Work to do →
Copy the data below exactly.

Data provided →
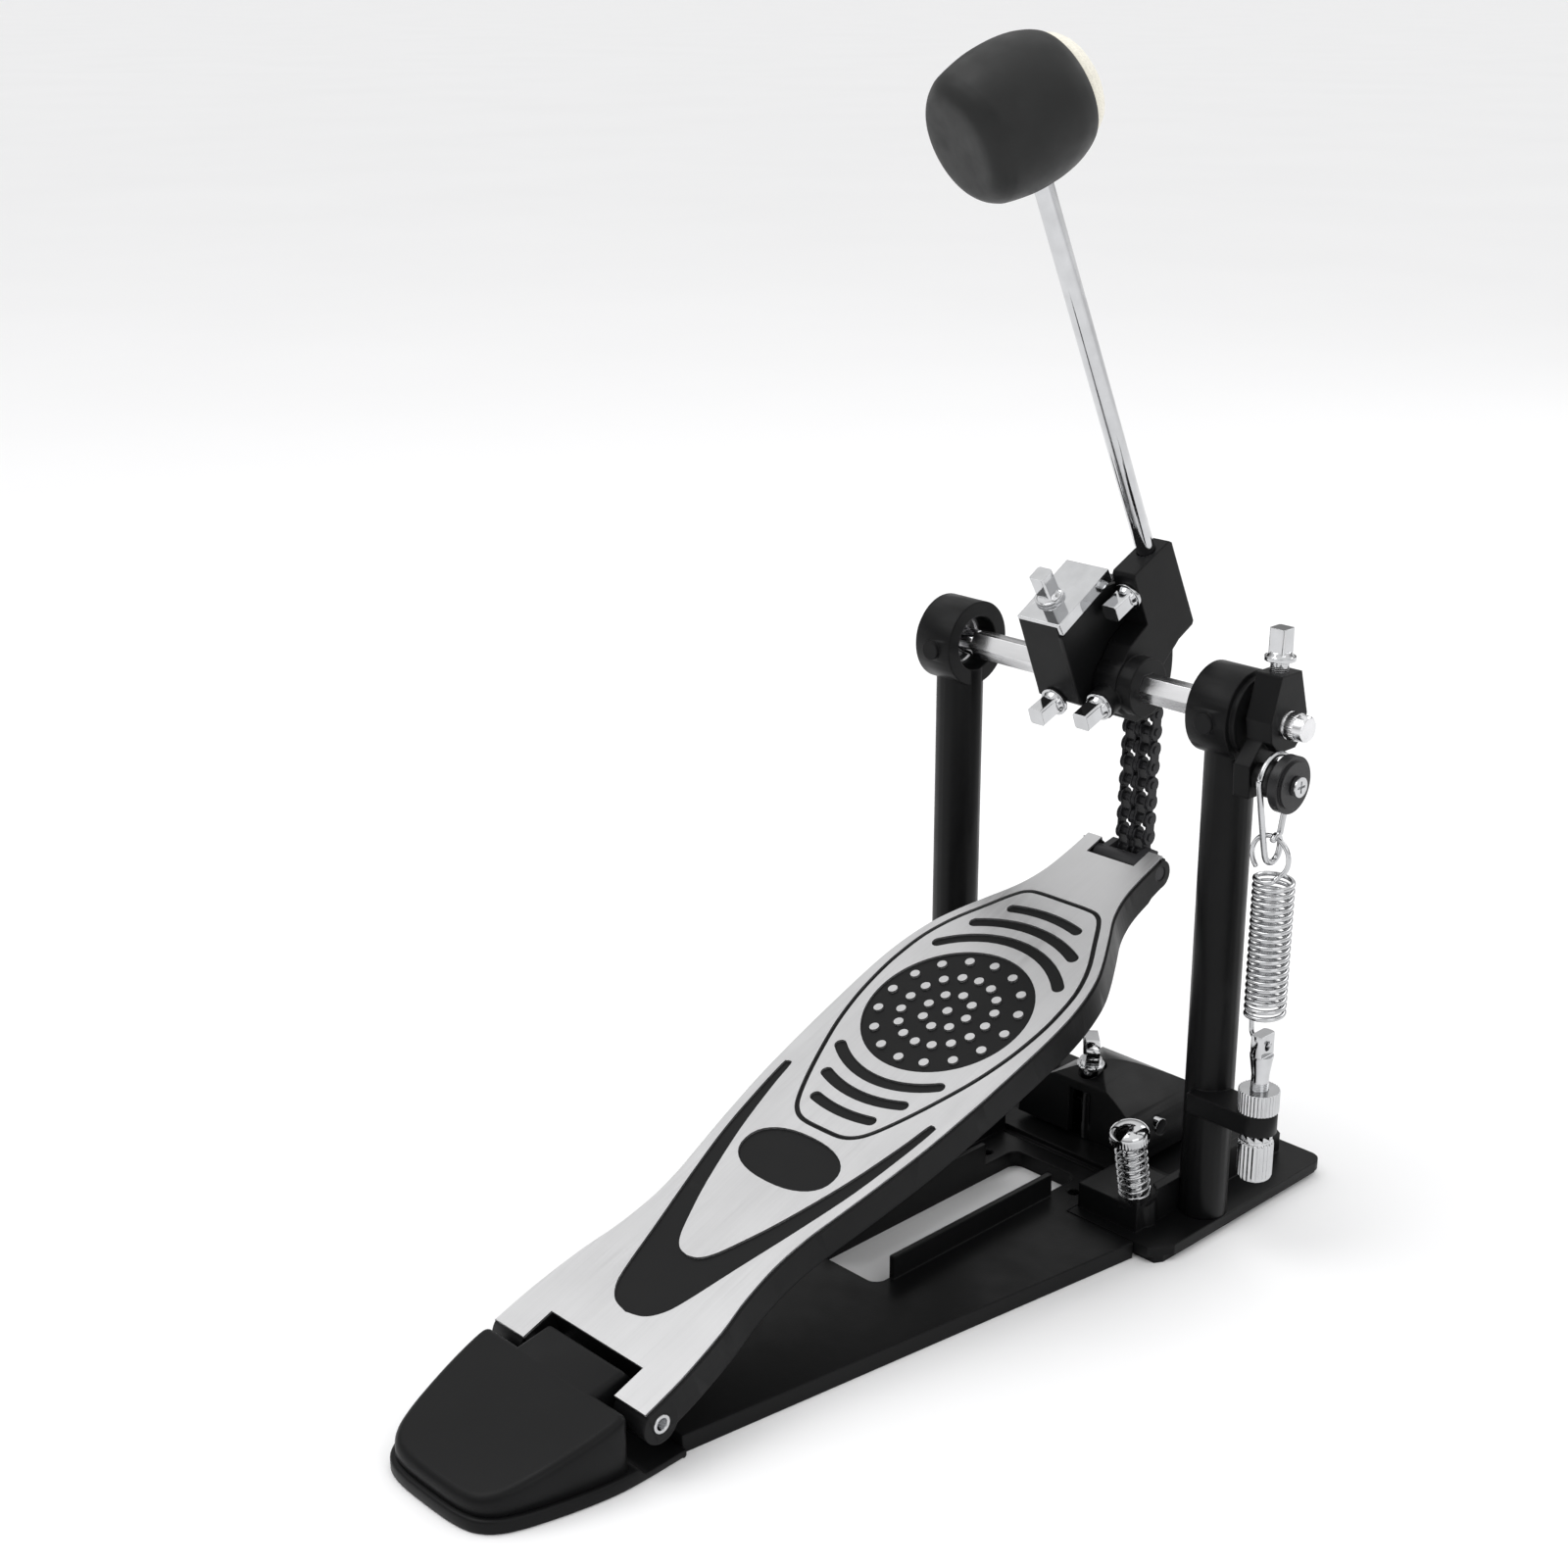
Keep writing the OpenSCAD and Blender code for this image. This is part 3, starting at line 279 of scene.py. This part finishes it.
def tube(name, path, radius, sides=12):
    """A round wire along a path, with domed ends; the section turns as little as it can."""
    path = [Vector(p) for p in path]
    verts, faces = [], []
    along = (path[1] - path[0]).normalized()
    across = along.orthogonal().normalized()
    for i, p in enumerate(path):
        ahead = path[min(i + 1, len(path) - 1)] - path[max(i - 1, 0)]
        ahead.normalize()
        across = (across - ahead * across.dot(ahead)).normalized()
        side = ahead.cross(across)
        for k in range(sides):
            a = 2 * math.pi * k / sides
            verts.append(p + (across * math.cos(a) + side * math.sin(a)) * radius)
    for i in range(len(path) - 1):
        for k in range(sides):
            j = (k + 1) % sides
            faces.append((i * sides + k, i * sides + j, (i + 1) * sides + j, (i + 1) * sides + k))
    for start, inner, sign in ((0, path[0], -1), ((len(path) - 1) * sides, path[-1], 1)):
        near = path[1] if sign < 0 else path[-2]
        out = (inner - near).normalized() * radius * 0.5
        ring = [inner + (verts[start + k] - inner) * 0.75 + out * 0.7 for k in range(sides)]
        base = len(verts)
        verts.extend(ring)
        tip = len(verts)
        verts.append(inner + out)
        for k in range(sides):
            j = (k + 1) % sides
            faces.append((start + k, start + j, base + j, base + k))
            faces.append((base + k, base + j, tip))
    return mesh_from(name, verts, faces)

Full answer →
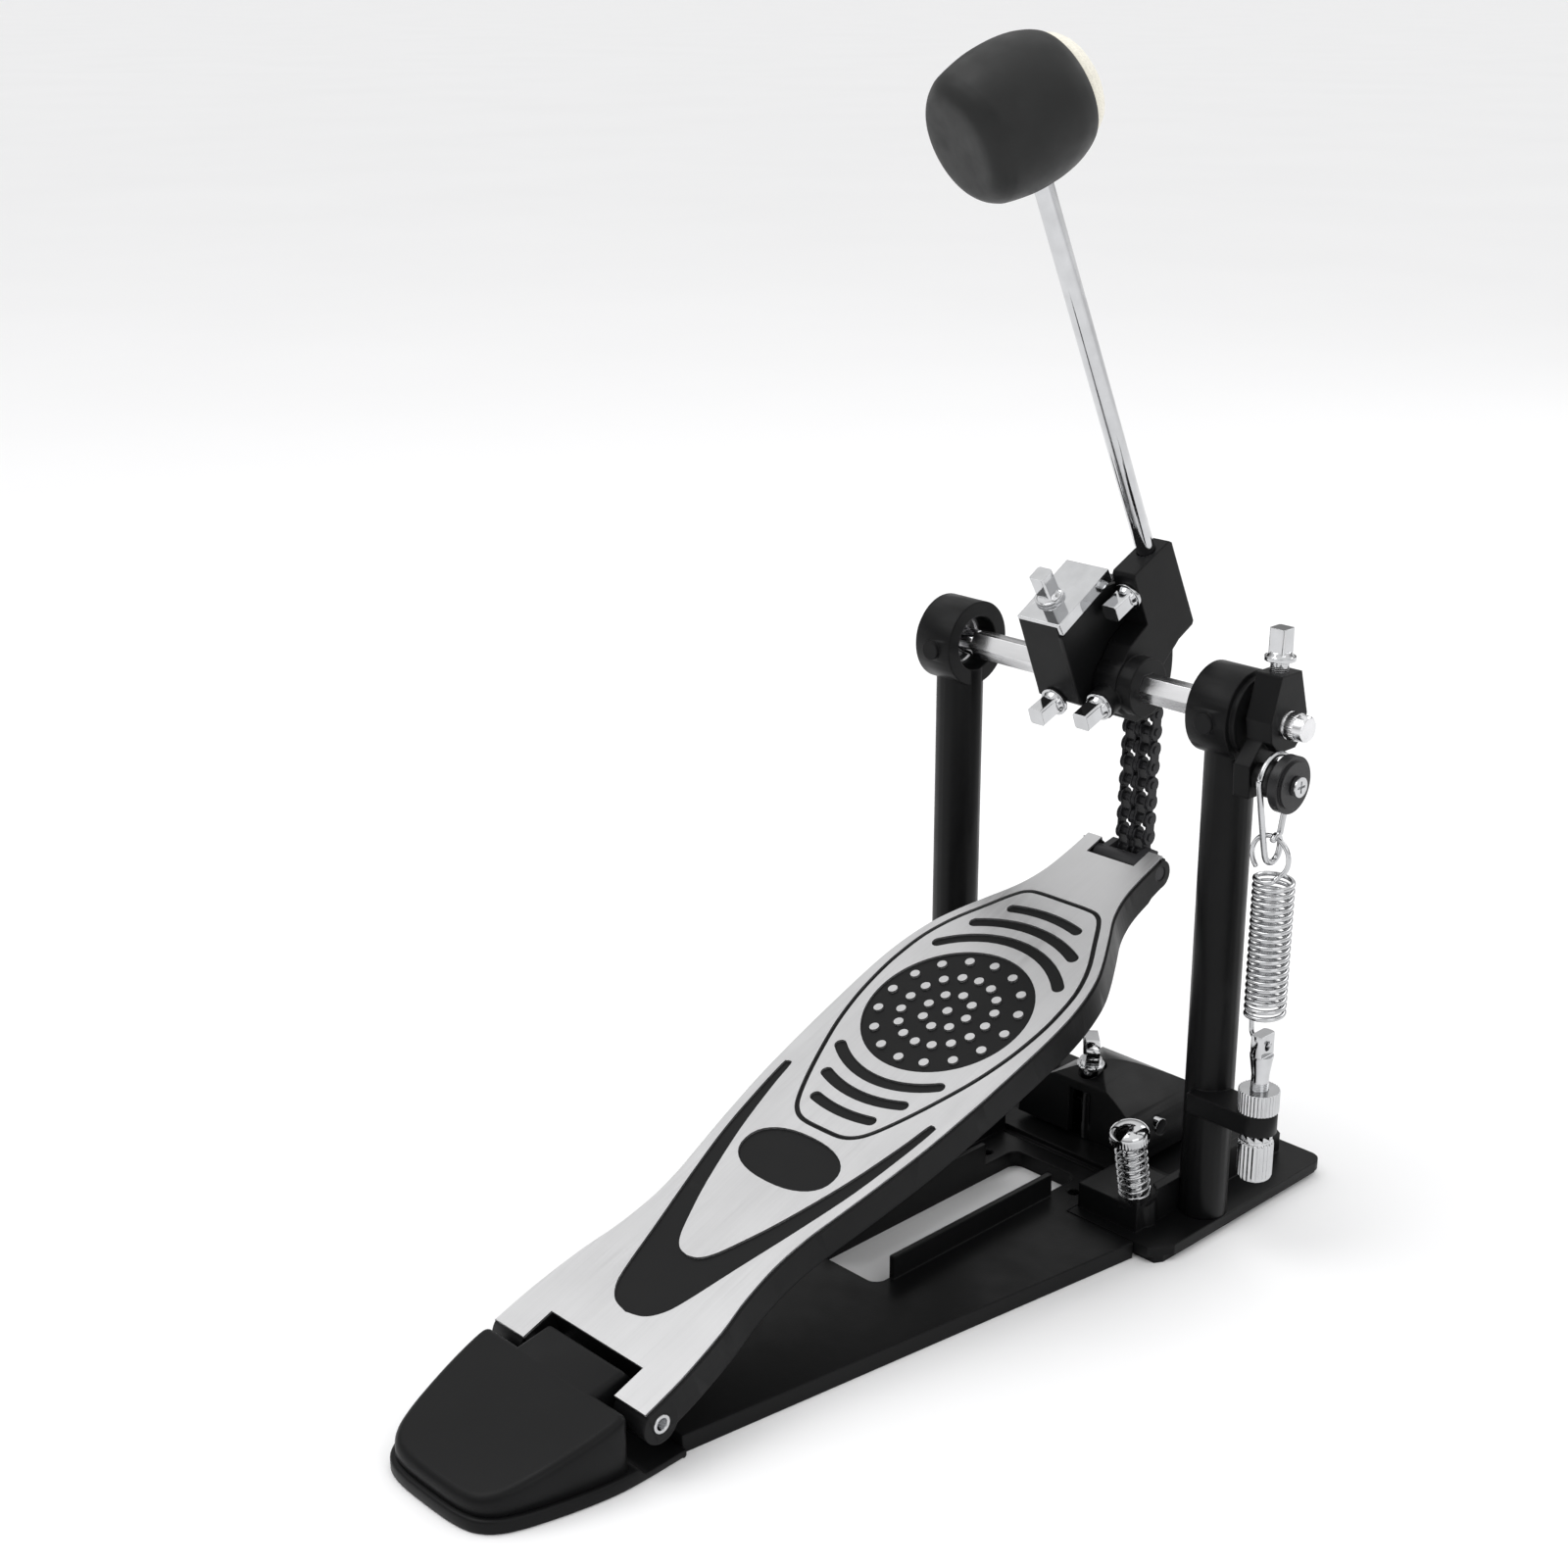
Keep writing the OpenSCAD and Blender code for this image. This is part 3, starting at line 279 of scene.py. This part finishes it.
def tube(name, path, radius, sides=12):
    """A round wire along a path, with domed ends; the section turns as little as it can."""
    path = [Vector(p) for p in path]
    verts, faces = [], []
    along = (path[1] - path[0]).normalized()
    across = along.orthogonal().normalized()
    for i, p in enumerate(path):
        ahead = path[min(i + 1, len(path) - 1)] - path[max(i - 1, 0)]
        ahead.normalize()
        across = (across - ahead * across.dot(ahead)).normalized()
        side = ahead.cross(across)
        for k in range(sides):
            a = 2 * math.pi * k / sides
            verts.append(p + (across * math.cos(a) + side * math.sin(a)) * radius)
    for i in range(len(path) - 1):
        for k in range(sides):
            j = (k + 1) % sides
            faces.append((i * sides + k, i * sides + j, (i + 1) * sides + j, (i + 1) * sides + k))
    for start, inner, sign in ((0, path[0], -1), ((len(path) - 1) * sides, path[-1], 1)):
        near = path[1] if sign < 0 else path[-2]
        out = (inner - near).normalized() * radius * 0.5
        ring = [inner + (verts[start + k] - inner) * 0.75 + out * 0.7 for k in range(sides)]
        base = len(verts)
        verts.extend(ring)
        tip = len(verts)
        verts.append(inner + out)
        for k in range(sides):
            j = (k + 1) % sides
            faces.append((start + k, start + j, base + j, base + k))
            faces.append((base + k, base + j, tip))
    return mesh_from(name, verts, faces)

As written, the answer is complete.